How contemptible does this lying demagogue appear, when he descends from his high place in the Senate, and roams over the country retailing slanders against the dead.”

The General is much refreshed by these outbursts, and, in that contentment of soul which follows, resolves to join the church. Long ago he promised the blooming Rachel, fast asleep at the foot of the garden, that once he be free from the muddy yoke of politics he will accept religion, and now he keeps his word. He unites himself with the congregation which worships in that little chapel, aforetime built for the blooming Rachel, and, upon his coming into the fold, there arises vast rejoicing throughout the ardent length and breadth of Cumberland Presbyterianism.

The pastor, Dominie Edgar, calls often at the Hermitage; for he feels that the General may require some special spiritual grooming. One day he observes that convert's saw-handles, oiled and neat and ready for blood, on a mantel, prayerfully crossed beneath a portrait of the blooming Rachel. The good dominie is shocked, but does not show it. He picks up one of the saw-handles.

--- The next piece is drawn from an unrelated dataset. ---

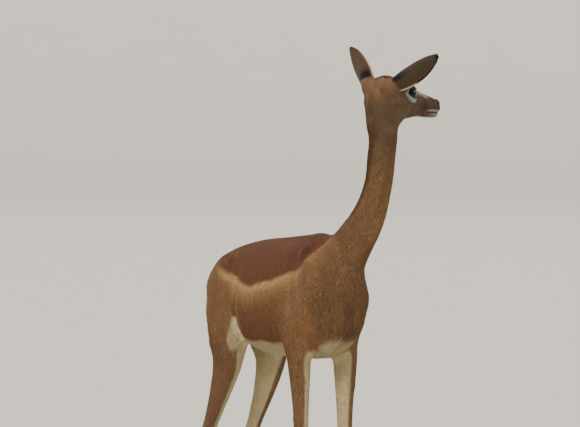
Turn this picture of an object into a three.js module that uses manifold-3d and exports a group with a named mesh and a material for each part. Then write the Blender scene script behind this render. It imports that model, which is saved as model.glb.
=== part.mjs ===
// A standing gerenuk cow, life size, head turned over its left shoulder. Millimetres, +Z up.
// The body frame has its origin on the floor under the withers, +X forward, +Y to the animal's left.
import * as THREE from "three";
import { mergeVertices } from "three/addons/utils/BufferGeometryUtils.js";
import Module from "manifold-3d";

const wasm = await Module();
wasm.setup();

// Driving dimensions
const withersHeight = 930;
const bellyHeight = 612;
const chestFront = 140;
const rumpRear = -574;
const barrelHalfWidth = 95;
const foreFoot = { x: -15, y: 60 };
const hindFoot = { x: -568, y: 62 };
const hockHeight = 345;
const kneeHeight = 385;
const fetlockHeight = 105;
const headTurn = THREE.MathUtils.degToRad(111.5);
const headStation = { x: 105, y: 100 };
const crownHeight = 1324;
const headFront = 206;
const eyeRadius = 17.5;
const eyeCentre = { f: 75, l: 32.5, z: 1277 };
const eyeOpening = { halfLength: 15.5, halfHeight: 12 };
const earLength = 156;
const earWidth = 53;
const earBow = -3; // how far the middle of an ear bows towards its outer edge
const earBase = { f: -3, l: 31, z: 1294 };
const earAxes = {
  left: new THREE.Vector3(0.35, 0.7, 0.62).normalize(),
  right: new THREE.Vector3(0.36, 0.77, 0.51).normalize(),
};
const hoofLength = 50;
const hoofWidth = 17;
const toeSpread = 9.6;
const gap = 0.3;
// The middle of the overall box, so that the finished part stands over its own origin.
const middle = { x: -197, y: 98 };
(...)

“This has seen service, doubtless,” he remarks tentatively.

“Ay!” responds the General grimly; “it has seen good service.”

Dominie Edgar puts the saw-handle back in place, and his curiosity pushes no farther afield. He rightly conjectures it to be the weapon which cut down the slanderous Dickinson, and mentally holds that it will more advantage the soul of his convert to touch as scantily as may be upon topics so ferocious. Shifting his ground, Dominie Edgar asks:

“General, do you forgive your enemies?”

“Parson,” says the convert, “I forgive my enemies, and welcome. But I shall never”—here he points up at the portrait of the blooming Rachel, which seems to lovingly follow his every motion with its painted patient eyes—“I shall never forgive her enemies. My feud shall follow them, and the memory of them, to the end of time.”

Dominie Edgar sits down with his convert to show him the error of his obdurate ways. He lectures cogently. It is to be feared, however, that his doctrinal seed of forgiveness falls upon hard, intractable ground; for, while the convert says never a word, the lecture serves but to light again in those blue eyes what lamps of hateful battle burned there on a certain fierce May morning in that popular Kentucky wood.